There are no easy solutions for these problems. Some new technologies and services can help –
for example, the new generation of distributed datastores tries to solve some of the above problems
(especially around automating replication and failover), but they have other limitations. There
certainly is no panacea.
Personally I’m totally fine with using new and experimental tools for derived data, such as caches
and analytics, where data loss is annoying but not end of your business. I’m more cautious with the
system of record (also known as source of truth). Every system has operational quirks, and the
devil you know may let you sleep better at night than the one you don’t. I don’t really mind what
that devil is in your particular case.
I’m interested to see whether database-as-a-service offerings such as
Firebase, Orchestrate or
Fauna can help (I’ve not used any of them seriously, so I can’t vouch for them
at this point).
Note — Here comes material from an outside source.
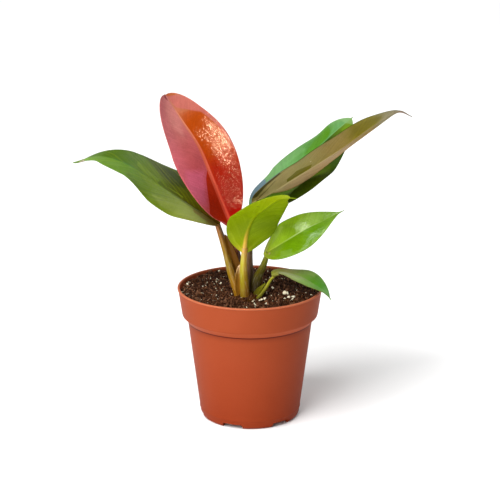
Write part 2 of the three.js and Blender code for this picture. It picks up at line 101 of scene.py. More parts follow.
# The same midribs, faces, folds and outlines as the solids have
LEAVES = {
    "red": {
        "petiole": [
            (-5, -5.5, 84), (-5.5, -5, 94), (-6, -5, 105), (-9, -6.5, 122), (-12, -8.5, 136),
            (-14, -8, 146),
        ],
        "half_widths": [2.8, 2.8, 2.4, 2.1],
        "midrib": [
            (-14, -8, 146), (-18, -4.5, 155), (-26.5, -3.5, 177), (-36, 0, 200), (-48, 6.5, 217.5),
            (-61, 22.5, 233.5),
        ],
        "face": [(0.38, -0.92, 0.14), (0.21, -0.95, 0.23), (0.15, -0.92, 0.37)],
        "fold": [(27, 26, 17), (15, 20, 8), (38, 41, 24)],
        "width": 46.5,
        "fullness": (0.55, 0.63),
        "drip_tip": 0.012,
        "lobe": 2.7,
        "wave": (3.6, -0.8, -1.4, 0),
    },
    "left": {
        "petiole": [
            (-8.4, -11.5, 84), (-8.4, -12, 94), (-9.9, -11.5, 100), (-13.6, -10, 112), (-16.9, -8, 125),
            (-21.5, -6, 144),
        ],
        "half_widths": [3.3, 3.7, 3, 2.2],
        "midrib": [
            (-21.5, -6, 144), (-33, -4, 152), (-49, 0.5, 161.5), (-65.5, 2, 171.5), (-85.5, 3.5, 185.5),
            (-107, 7, 191.5), (-126, 5, 187.5),
        ],
        "face": [(-0.09, -0.56, 0.82), (-0.02, -0.2, 0.98), (-0.71, -0.04, 0.7)],
        "fold": [(27, 28, -3), (9, 9, -11), (3, 3, -11)],
        "width": 52.5,
        "fullness": (0.78, 0.91),
        "drip_tip": 0.075,
        "lobe": 0,
        "wave": (3.1, 1.6, 0.5, 1),
    },
    "green": {
        "petiole": [
            (1, -5, 84), (1.5, -4.5, 94), (0.8, -3.5, 105), (0, 1, 120), (0.5, 10, 136), (1.5, 20, 151),
        ],
        "half_widths": [2, 2, 1.9, 1.8],
        "midrib": [
            (1.5, 20, 151), (13.5, 26, 159), (29.5, 34.5, 173.5), (45.5, 47, 184.5), (63, 54.5, 199),
            (76.5, 63, 208.5),
        ],
        "face": [
            (-0.48, -0.73, 0.49), (-0.55, -0.65, 0.52), (-0.57, -0.66, 0.49), (-0.48, -0.59, 0.65),
            (-0.37, -0.61, 0.7),
        ],
        "fold": [(15, 14, -25), (-9, 6, -23), (-6, 2, -23), (-13, 3, -24), (18, 12, -21)],
        "width": 50.5,
        "fullness": (0.71, 0.78),
        "drip_tip": 0.02,
        "lobe": 2,
        "wave": (0.2, 0.6, 0.2, 0.1),
    },
    "bronze": {
        "petiole": [
            (-1.5, -9.5, 84), (-1.5, -9, 94), (-1.5, -8.5, 108), (-0.5, -8, 124), (1, -8.5, 142),
            (3.5, -9.5, 163.5),
        ],
        "half_widths": [2, 2, 1.9, 1.7],
        "midrib": [
            (3.5, -9.5, 163.5), (13.5, -6.5, 168), (38, 5, 180.5), (64, 8.5, 196.5), (87, 13.5, 212),
            (104.5, 16.5, 222), (116, 21, 217.5),
        ],
        "face": [
            (-0.56, 0.17, 0.81), (-0.53, 0.52, 0.67), (-0.49, 0.64, 0.59), (-0.47, 0.61, 0.64),
            (-0.08, 0.47, 0.88),
        ],
        "fold": [(33, 48, -21), (16, 14, -19), (22, 15, -20), (25, 25, -18), (18, 25, -19)],
        "width": 42.5,
        "fullness": (0.58, 0.99),
        "drip_tip": 0.09,
        "lobe": 3,
        "wave": (-1.8, 0, 0.8, 0.3),
    },
    "lime": {
        "petiole": [
            (-3.2, -16.8, 84), (-3.4, -17.3, 94), (-4, -17.7, 104), (-4.5, -19, 116), (-4, -20, 129.5),
        ],
        "half_widths": [3.5, 3.4, 2.7, 2.1],
        "midrib": [
            (-4, -20, 129.5), (-2.5, -16, 141), (2, -16, 152), (9, -20.5, 159.5), (18.5, -22.5, 167),
            (26, -25, 169.5), (33, -23, 168.5),
        ],
        "face": [
            (-0.08, 0.98, -0.16), (-0.34, 0.92, 0.21), (-0.44, 0.78, 0.44), (-0.34, 0.72, 0.61),
            (-0.09, 0.65, 0.75),
        ],
        "fold": [(11, 10, -8), (-2, -6, -8), (5, -6, -7), (3, -11, -7), (9, 9, -7)],
        "width": 45,
        "fullness": (0.77, 0.78),
        "drip_tip": 0.09,
        "lobe": 2,
        "wave": (0.1, 0.7, 0.2, 0.6),
    },
    "right": {
        "petiole": [
            (3.5, -11.5, 84), (3.5, -12, 94), (3.8, -11, 102), (5.8, -9, 108), (9.2, -6.8, 113.8),
            (11.5, -5.5, 123.5),
        ],
        "half_widths": [2, 2, 2, 1.8, 1.6],
        "half_depths": [3.3, 3.4, 3.4, 2.4, 1.4],
        "midrib": [
            (11.5, -5.5, 123.5), (25, -10.5, 133.5), (40, -9, 142.5), (55, -5, 148.5), (67, -2.5, 154.5),
        ],
        "face": [(-0.27, -0.5, 0.82), (-0.36, -0.65, 0.66), (-0.34, -0.43, 0.84)],
        "fold": [(9, 10, -9), (10, 10, -11), (15, 15, -6)],
        "width": 32,
        "fullness": (0.67, 1.08),
        "drip_tip": 0.05,
        "lobe": 2.2,
        "wave": (1.4, 0.3, 1, -0.6),
    },
    "low": {
        "petiole": [
            (3.2, -17.6, 84), (4.2, -17.6, 91.5), (7.8, -15.2, 95.6), (11.8, -10.7, 99.7), (15, -6.5, 104),
            (17.5, -5, 107.5),
        ],
        "half_widths": [1.7, 1.7, 1.4, 1.1],
        "midrib": [
            (17.5, -5, 107.5), (22.5, -3.5, 108.5), (35.5, -9.5, 107), (45.5, -17, 103.5),
            (53.5, -23, 99.5), (57.5, -26, 95),
        ],
        "face": [
            (0.07, -0.08, 0.99), (0.14, -0.1, 0.98), (0.33, -0.26, 0.91), (0.48, -0.34, 0.81),
            (0.81, -0.3, 0.51),
        ],
        "fold": [(5, 16, -12), (5, 19, -10), (12, 17, -11), (18, 14, -9), (12, 13, -10)],
        "width": 25.5,
        "fullness": (0.64, 0.94),
        "drip_tip": 0.04,
        "lobe": 2,
        "wave": (-0.5, 0.2, 0.3, 0.5),
    },
}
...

I see big potential advantages for small teams in outsourcing operations, but also
a big potential risk in locking yourself to a system that you couldn’t choose to host yourself if
necessary.
Building scalable systems is not all sexy roflscale fun. It’s a lot of plumbing and yak shaving.
A lot of hacking together tools that really ought to exist already, but all the open source
solutions out there are too bad (and yours ends up bad too, but at least it solves your particular
problem).
On the other hand, consider yourself lucky. If you’ve got scaling problems, you must be doing
something right – you must be making something that people want.